Monólogo antisocial
Por Susana Illera Martínez
Dicen que, al cerrarse una puerta, de inmediato se abre una ventana. Lo que no dicen —porque quizás no lo han vivido— es que a veces el portazo te deja aterrorizado y no te atreves si quiera a asomarte a esa ventana.
No recuerdo una época de mi vida en la que no haya estado acompañada, siempre rodeada de familia, amigos… ¡más amigos! Constante compañía y atención desmedida. —¡Ella es tan sociable! —más que un adjetivo, se trataba de una cualidad asumida sin vacilación; sin embargo, últimamente me siento un poco antisocial.
Si, ya sé lo que vas a decir: ¿lo disimulo muy bien? Siempre carismática, con una sonrisa y una agenda llena de actividades. Eso no quiere decir que no sienta deseos de imitar a mi gato y esconderme debajo de las cobijas y así pretender que soy completamente invisible para el mundo.

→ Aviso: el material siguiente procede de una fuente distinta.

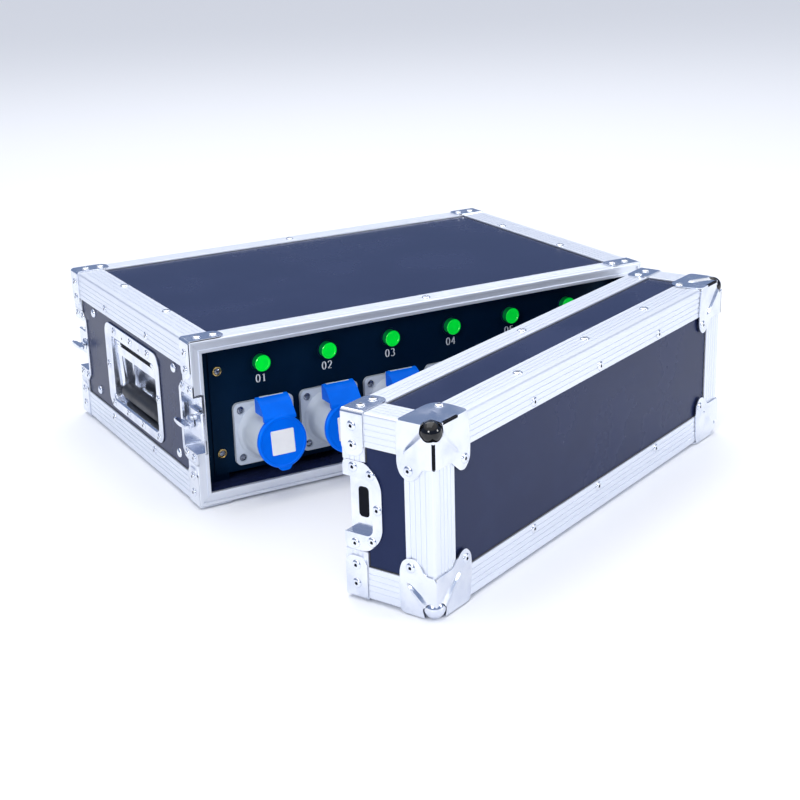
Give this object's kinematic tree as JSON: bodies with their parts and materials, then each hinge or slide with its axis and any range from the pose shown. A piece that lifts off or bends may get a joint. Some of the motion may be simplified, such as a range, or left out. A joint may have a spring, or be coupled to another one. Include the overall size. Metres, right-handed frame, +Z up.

Quizás en ese lugar oscuro —entre el cubrecama y el piso— logre refugiarme de mis propios asechos, pueda dejar de lado mis ideas absurdas y mis complejos irreparables, mis entrañables memorias y mis pasados inalterables.
Es posible que ahí no se escuche la ruidosa nostalgia, el suspiro mental o la crítica disfrazada de palabra de aliento.
Quizás ahí, en ese cálido pero frío lugar, nadie me encuentre… con excepción claro, de mi gato.